一方の二瓶氏は、社長の言う個人事業主化のメリットについて、頭では理解できても今ひとつ実感がわかなかった。「そこで松岡さんと直接会い、自分が独立したら何を経費として計上でき、手取り収入がどうなるか、具体的にシミュレーションをしてもらいました。その結果を見て、これは働く人のメリットになる、と確信でき、一気にエンジンがかかったのです」(二瓶氏)
人事畑を歩んできた二瓶氏にとって、会計の専門知識を持ち、社外の事情に詳しい松岡氏の存在はありがたかった。社内の仕組みを整えることはできても、独立する社員が直面する細々とした会計上の困りごとまでフォローできない。そこをサポートしてもらえるのは、プロジェクトを進めるうえで大きな安心材料だった。

1企業の枠を超えて社会全体に広げていきたい

プロジェクトを進めるうえで、1つの壁となったのが役員の意識だった。1年目は二瓶氏も含めて8人が独立したが、役員たちの反応は鈍かった。積極的に賛同する役員はほとんどいないのが実情だった。「そこでどちらからともなく、役員にも業務委託契約を実践してもらおうという話になりました。松岡さんが一人ひとりと面談し、2年目には役員を含む11人がプロジェクトに参加。これをきっかけに、プロジェクトがさらに前に進みました」(二瓶氏)

松岡氏は、このときに限らず、独立を希望する社員全員と個別面談を続けてきた。介護との両立に苦労している人、家業を継ぐか悩んでいる人など、社員もさまざまな事情を抱えている現実を知り、このプロジェクトの意義が見えてきたという。「社会にとって必要なプロジェクトだと思っています。しかし、他社からタニタ式を導入したいという仕事の依頼もくるのですが、基本的にはお断りしています。二瓶さんのように信頼できる推進者が社内にいてこそ成功すると思いますから」(松岡氏)

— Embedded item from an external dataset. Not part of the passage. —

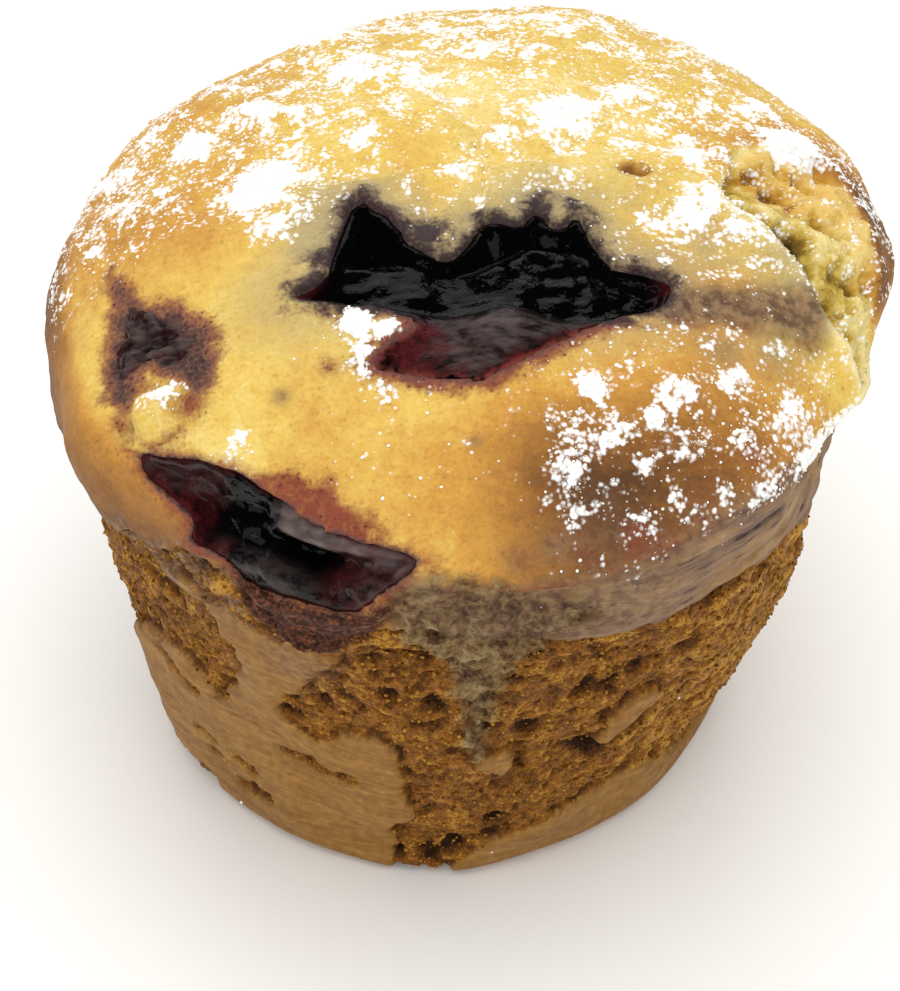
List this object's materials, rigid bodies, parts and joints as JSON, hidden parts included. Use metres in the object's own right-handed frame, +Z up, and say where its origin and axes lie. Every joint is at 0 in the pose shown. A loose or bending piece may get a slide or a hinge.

これまでにもことあるごとに直接顔を合わせて、2人でコミュニケーションを重ねてきた。お互いに対する絶大な信頼は、そのなかで培われたものだ。「自分や目先の利益ではなく、世の中にこれが広まったらいいよね、と松岡さんはさらりと言ってのける。こういう人と一緒だから、やってみようと思えるんです」(二瓶氏)

信頼し合う2人でタッグを組んで、個人と会社の新しい関係を広く社会に広めていきたい。バディが見据えるのは、この先の未来だ。